Even better, Audi was really inventive with its second row seats, as they’re not split in the usual 60/40 configuration, and not even sectioned into a 40/20/40 division that allows a narrow pass-through down the middle for skis and other long cargo, but they’re almost evenly divided at 35/30/35 for a much larger center pass-through and a more comfortable middle seating position.
Power releases pop the second-row seats forward for easy access to the third row, and while I wouldn’t want to spend an entire day back there I was able to buckle in my five-foot-eight frame without discomfort. This still left plenty of legroom for second-row passengers, which certainly won’t be able to complain about spaciousness in all other directions either, or comfort.
Is the Q7 the best mid-size luxury SUV available today like I inferred at the beginning of this review? My answer would depend on your personal priorities, such as performance over luxuriant pampering, how you prefer controlling infotainment functions, from a simple, straightforward touchscreen or via a rotating knob, touchpad (for pinch, swipe and finger gesture capability) and surrounding buttons on the lower console as Audi provides. The system is excellent and incorporates Apple CarPlay and Android Auto, accurate navigation, superb backup and overhead cameras, plus its depth of color, resolution and overall speed of operation can’t be faulted.

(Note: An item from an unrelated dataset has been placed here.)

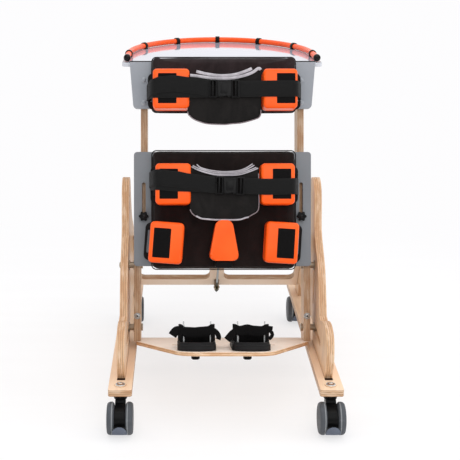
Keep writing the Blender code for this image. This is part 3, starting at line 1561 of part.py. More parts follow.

Added to this, the Audi Virtual Cockpit is by far best of the best when it comes to digital gauge clusters. I love how the “VIEW” button on the left steering wheel spoke expands the multi-info display to epic proportions, leaving smaller digital dials for speed and tachometer readings. This allows the navigation mapping and route guidance info to almost completely take over the display, or one of many other functions within the system.
Yes, it’s difficult not to love the Audi Q7, which is why there are so many on American highways and byways. It would be unwise to buy into this category without experiencing a Q7 first hand, as it’s easily one of the best on offer.